Yes, in principle, they can still qualify. An authentic NSO-issued birth certificate is not automatically invalid merely because the PSA is now the successor civil registry authority.
But no claimant should assume that an NSO copy will always be accepted in present-day processing. Many offices now prefer or expressly require PSA-issued certificates, especially where the birth certificate is being used to prove relationship, entitlement, or identity in a burial benefit claim.
The sound legal conclusion is this:
NSO birth certificates are not automatically void, but PSA copies are now the safer and more administratively acceptable documents for burial benefit claims.

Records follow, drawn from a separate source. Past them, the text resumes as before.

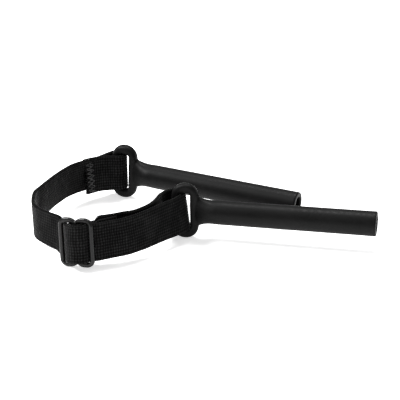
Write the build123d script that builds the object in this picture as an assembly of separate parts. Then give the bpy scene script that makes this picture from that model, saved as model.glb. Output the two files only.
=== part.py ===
from build123d import *
import math
import os

# An eyeglass retainer strap: two soft sleeves that push onto the temple tips, each with a moulded
# ring, joined by a woven elastic strap that a figure-eight slider shortens.
# Millimetres. +Z is up, the rings stand on Z = 0, and +X points along the mean of the two sleeves.

# Elastic strap
STRAP_WIDTH = 15.0
STRAP_THICK = 1.5

# Temple sleeves
SLOT_WIDTH = 4.0
SLOT_HEIGHT = 15.45
BAR_WIDTH = 3.4             # ring bar, along the sleeve
RING_DEPTH = 3.8            # ring, across the sleeve
RING_HEIGHT = 23.0
RING_CORNER = 5.3
RING_ROUND = 1.5
SLOT_ROUND = 1.2
SLEEVE_LENGTH = 75.6        # slot's middle to the mouth
NECK_END = 13.0
NECK_RADIUS = 4.8
MOUTH_RADIUS = 4.95
MOUTH_ROUND = 0.5
NECK_SECTIONS = [           # distance from the slot's middle, half height, half thickness
    (2.35, 8.6, 1.25),
    (5.4, 6.2, 2.6),
    (8.2, 5.05, 4.0),
    (NECK_END, NECK_RADIUS, NECK_RADIUS),
]
BORE_RADIUS = 3.0
BORE_DEPTH = 61.0
SLEEVE_SPLAY = 5.95         # each sleeve turns in towards the other by this angle
FRONT_SLOT = (-8.6, 3.95)
REAR_SLOT = (-43.75, 34.4)
FRONT_RISE = 0.3            # degrees that the front sleeve's mouth points up
REAR_RISE = -1.6
BAR_OFFSET = (SLOT_WIDTH + BAR_WIDTH) / 2
SLOT_CORNER = 1.0

# Figure-eight slider
SLIDER_AT = (-40.5, -33.8, 10.2)
SLIDER_YAW = -6.4
SLIDER_ROLL = 6.3           # its front end is the higher one
SLIDER_LEAN = 8.0           # its top leans into the loop
BAR_SPACING = 6.35
WIRE = 1.8
SLIDER_SLOT_HEIGHT = 15.4
END_BAR_HEIGHT = 2.0
WIRE_ROUND = 0.75
OUTER_CORNER = 3.2
NOTCH_CORNER = 3.7
NOTCH_ROOT = 0.6
SLIDER_SLOT_CORNER = 0.8

# Stitching
THREAD = 0.36
THREAD_GAP = 0.1
STITCHES = 12
STITCHED_WIDTH = 13.6
TACK_LENGTH = 2.4           # along the strap
THREAD_SHARE = 0.88         # of each slanted stitch that the thread fills

MID_HEIGHT = RING_HEIGHT / 2
PLAN_MIDDLE = (0.262, -0.362)  # moved to the origin when the parts are written


def unit(heading):
    """The plan direction of a heading in degrees."""
    return Vector(math.cos(math.radians(heading)), math.sin(math.radians(heading)), 0)


def arc(start, heading, end):
    """The arc from start, tangent to heading, to end, as (start, heading, length, turn)."""
    chord = end - start
    along = unit(heading)
    turn = 2 * math.atan2(along.X * chord.Y - along.Y * chord.X, along.dot(chord))
    straight = abs(turn) < 1e-6
    length = chord.length if straight else chord.length * (turn / 2) / math.sin(turn / 2)
    return start, heading, length, math.degrees(turn)


def biarc(first, last):
    """Two tangent arcs from one station to the next. A station is (x, y, heading)."""
    p0, p1 = Vector(*first[:2]), Vector(*last[:2])
    t0, t1 = unit(first[2]), unit(last[2])
    gap = p1 - p0
    a = 2 * (1 - t0.dot(t1))
    b = 2 * gap.dot(t0 + t1)
    c = -gap.dot(gap)
    reach = -c / b if abs(a) < 1e-9 else (math.sqrt(b * b - 4 * a * c) - b) / (2 * a)
    middle = (p0 + t0 * reach + p1 - t1 * reach) * 0.5
    opening = arc(p0, first[2], middle)
    closing = arc(middle, first[2] + opening[3], p1)
    return [opening, closing]


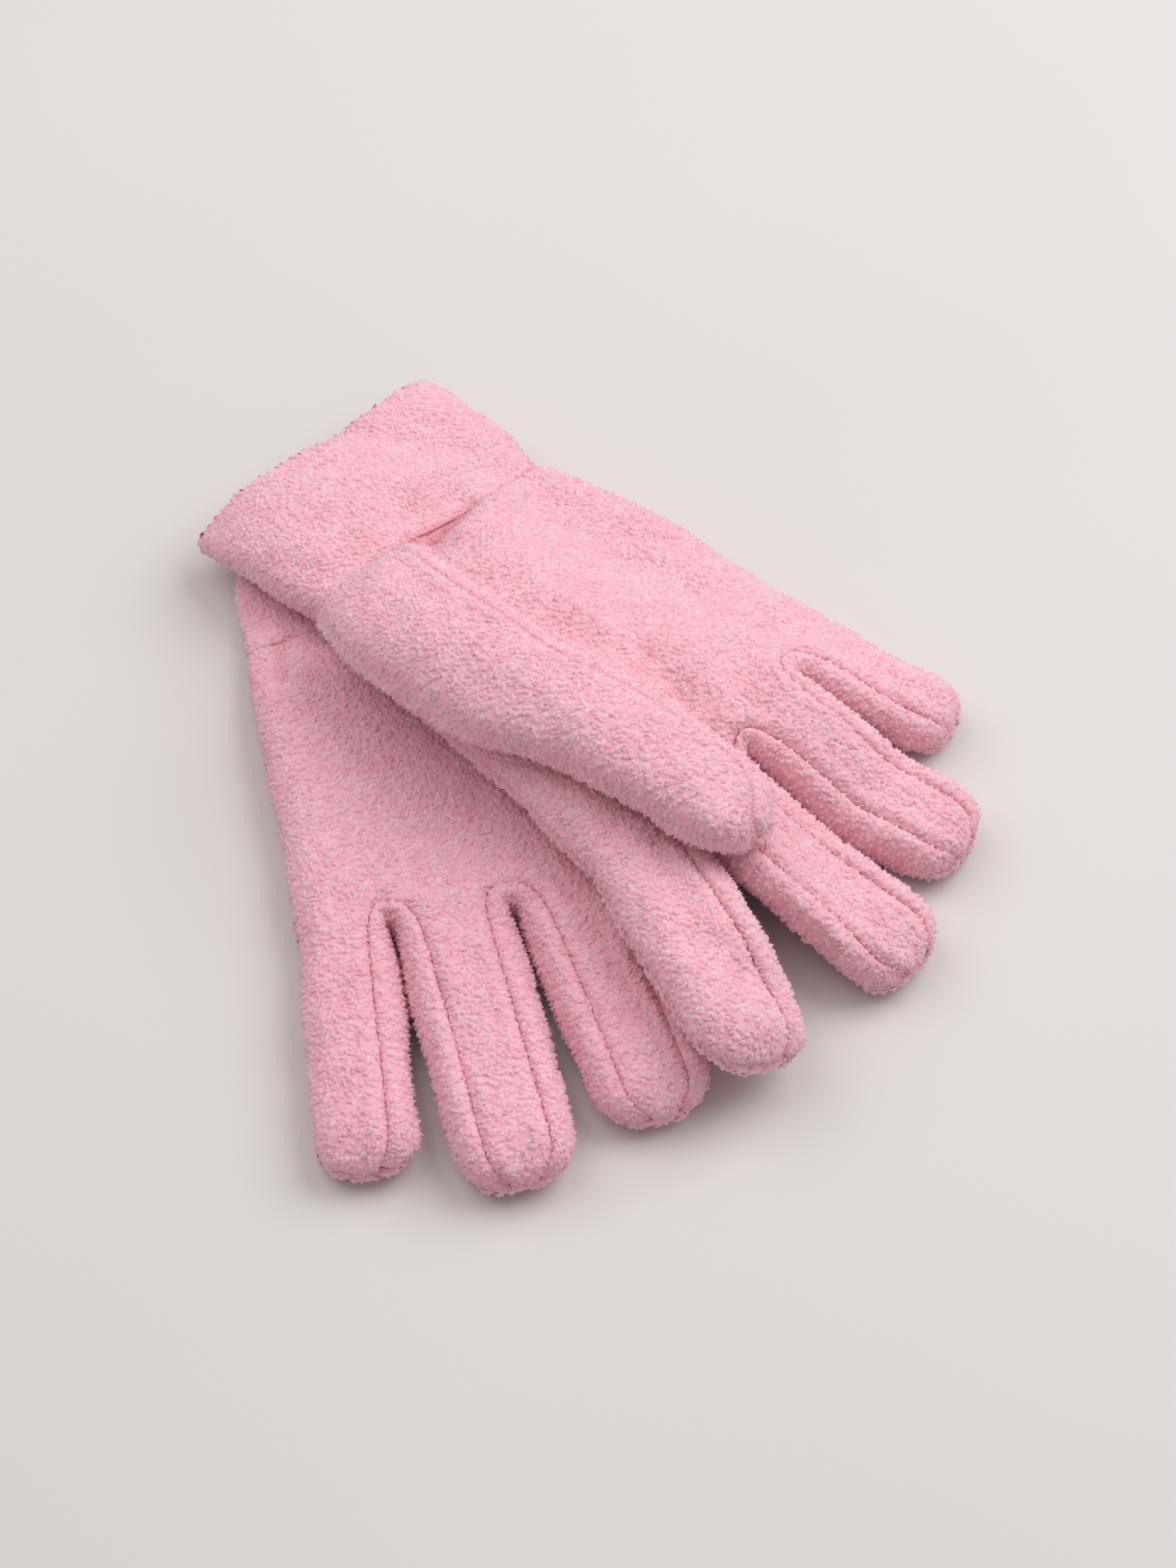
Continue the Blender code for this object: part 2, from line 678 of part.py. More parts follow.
def set_pair_in_place():
    """Turns the pair to line up with Y and moves the middle of its underside to the origin."""
    turn = math.radians(ROW_TURN)
    c, s = math.cos(turn), math.sin(turn)
    meshes = [obj.data for obj in bpy.data.collections[COLLECTION].objects]
    for mesh in meshes:
        for vertex in mesh.vertices:
            x, y, z = vertex.co
            vertex.co = (x * c - y * s, x * s + y * c, z)
    corners = np.array([vertex.co for mesh in meshes for vertex in mesh.vertices])
    low, high = corners.min(axis=0), corners.max(axis=0)
    shift = (-(low[0] + high[0]) / 2, -(low[1] + high[1]) / 2, -low[2])
    for mesh in meshes:
        for vertex in mesh.vertices:
            vertex.co = [value + by for value, by in zip(vertex.co, shift)]


def main():
    for obj in list(bpy.data.objects):
        bpy.data.objects.remove(obj)
    collection = bpy.data.collections.new(COLLECTION)
    bpy.context.scene.collection.children.link(collection)
    support = Support()
    support.add(build_glove(LEFT, support))
    build_glove(RIGHT, support)
    set_pair_in_place()


main()
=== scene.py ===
"""The looks of a pair of plain fleece gloves: cloth shells on the solids, their pile, a floor and soft light.

Tables and local sizes are in millimetres. A glove's own frame has u along the hand from the wrist seam to the
fingertips, v across it toward the thumb, and w up. Meshes are in metres, in the frame's own coordinates.
"""

import math
from collections import namedtuple

import bpy
import numpy as np
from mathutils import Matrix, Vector, kdtree


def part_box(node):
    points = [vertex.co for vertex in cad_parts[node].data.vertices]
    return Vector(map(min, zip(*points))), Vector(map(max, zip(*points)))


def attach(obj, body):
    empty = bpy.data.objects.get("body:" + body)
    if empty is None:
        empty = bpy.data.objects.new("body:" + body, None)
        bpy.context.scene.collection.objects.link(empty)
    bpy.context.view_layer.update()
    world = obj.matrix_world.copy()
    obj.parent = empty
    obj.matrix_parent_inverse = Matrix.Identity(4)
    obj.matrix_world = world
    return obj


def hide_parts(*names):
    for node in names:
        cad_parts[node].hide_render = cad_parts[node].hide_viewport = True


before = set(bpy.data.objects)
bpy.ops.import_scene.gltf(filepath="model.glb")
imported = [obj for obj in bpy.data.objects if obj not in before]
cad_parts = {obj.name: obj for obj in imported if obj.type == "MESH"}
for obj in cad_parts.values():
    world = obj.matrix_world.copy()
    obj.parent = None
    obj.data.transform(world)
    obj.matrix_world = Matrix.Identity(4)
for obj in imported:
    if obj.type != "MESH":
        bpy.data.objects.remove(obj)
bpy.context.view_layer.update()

MM = 0.001
SEED = 7


def tables(kind, **rows):
    """Named tables, with each row as a tuple of this kind."""
    return {name: [kind(*row) for row in table] for name, table in rows.items()}


# Cloth
SHELL = 1.1  # the knitted ground under the pile
CUFF_SHELL = 1.0
PILE_RISE = 0.9  # from the ground to the solids' surface, where the pile ends
COMMON_HEIGHT = 17.0  # of the gloves' parts, for setting the ground inside the solids' surface
DRAPE_CLEARANCE = 1.8  # between cloth and the cloth that it lies on
CUFF_WALL = 3.4  # between a cuff's outer and inner layer
CUFF_WALL_SHARE = 0.28  # the most of the cuff's height that it takes
SEAM_ALLOWANCE = 1.3  # how far each edge turns inward at its seam
SEAM_REACH = 0.4  # how far each edge swells toward the piece that it is sewn to
THUMB_SEAM_REACH = 0.1  # the same at a thumb
GROUND_FLOOR = 0.3  # the least height above the floor, of the ground and of the pile
PILE_FLOOR = 0.05

# The gloves' places on the table, and the turn that lines the pair up with Y
ROW_TURN = -34.0
Glove = namedtuple(
    "Glove",
    "name side wrist_x wrist_y heading cuff_bend cuff_length cuff_pinky cuff_thumb cuff_height wrist_slant",
)
LEFT = Glove("left", 1, -61.6, 53.7, -68.0, -34.0, 38.0, -36.0, 38.0, 11.0, 0.0)
RIGHT = Glove("right", -1, -40.0, 75.9, -44.0, 0.0, 55.0, -47.0, 50.0, 18.0, 9.0)
BEND_STEPS = 12  # in walking along a bent cuff
WRIST_REACH = 34.0  # how far from the wrist seam its slant dies out
WRIST_PIVOT = 0.65  # where across the cuff the slanting seam crosses a straight one, from the pinky's side

# The hand's outline: how far the pinky side and the thumb side stand from the axis
Station = namedtuple("Station", "u pinky_side thumb_side crown")
OUTLINES = tables(
    Station,
    left=(
        (0, -37, 41, 12),
        (18, -41.5, 48, 15),
        (46, -46, 53, 16),
        (73, -50, 53, 16),
        (95, -54, 54, 16),
        (115, -58, 57, 16),
    ),
    right=(
        (0, -44, 48, 15),
        (20, -51, 54, 17),
        (45, -53.5, 55, 18.5),
        (70, -53.5, 56, 19),
        (92, -57, 58, 19),
        (115, -61, 61.5, 18),
    ),
)

# Where the gaps between the fingers start, from the pinky's side of the hand to the thumb's
Crotch = namedtuple("Crotch", "u v")
CROTCHES = tables(
    Crotch,
    left=(
        (99.5, -55.1),
        (103.5, -31.9),
        (110.5, 0.6),
        (115.5, 33),
        (112.5, 56),
    ),
    right=(
        (98, -58.1),
        (108, -26.5),
        (118, 2.5),
        (121, 33.4),
        (117, 61.8),
    ),
)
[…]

So the true Philippine answer is not absolute. It is conditional:
- Legally still meaningful? Usually yes.
- Automatically sufficient for every burial claim? No.
- Best document to submit today? Usually a PSA-issued copy.
XVIII. Final Legal Takeaway
For lawyers, claimants, HR officers, social insurance practitioners, and claims processors, the correct framework is:
- Do not treat an NSO birth certificate as inherently void.
- Check the exact documentary checklist of the agency or fund involved.
- Use the NSO copy as supporting proof if necessary, but prefer a current PSA copy whenever available.
- Where rejection is based solely on a generalized claim that “NSO is no longer valid,” distinguish between legal validity and administrative preference.
- Where relationship, legitimacy, annotations, or discrepancies are involved, obtain the latest PSA record immediately.
In burial benefit claims, that approach best reflects Philippine legal reality: continuity in legal effect, but increasing administrative preference for PSA-issued civil registry documents.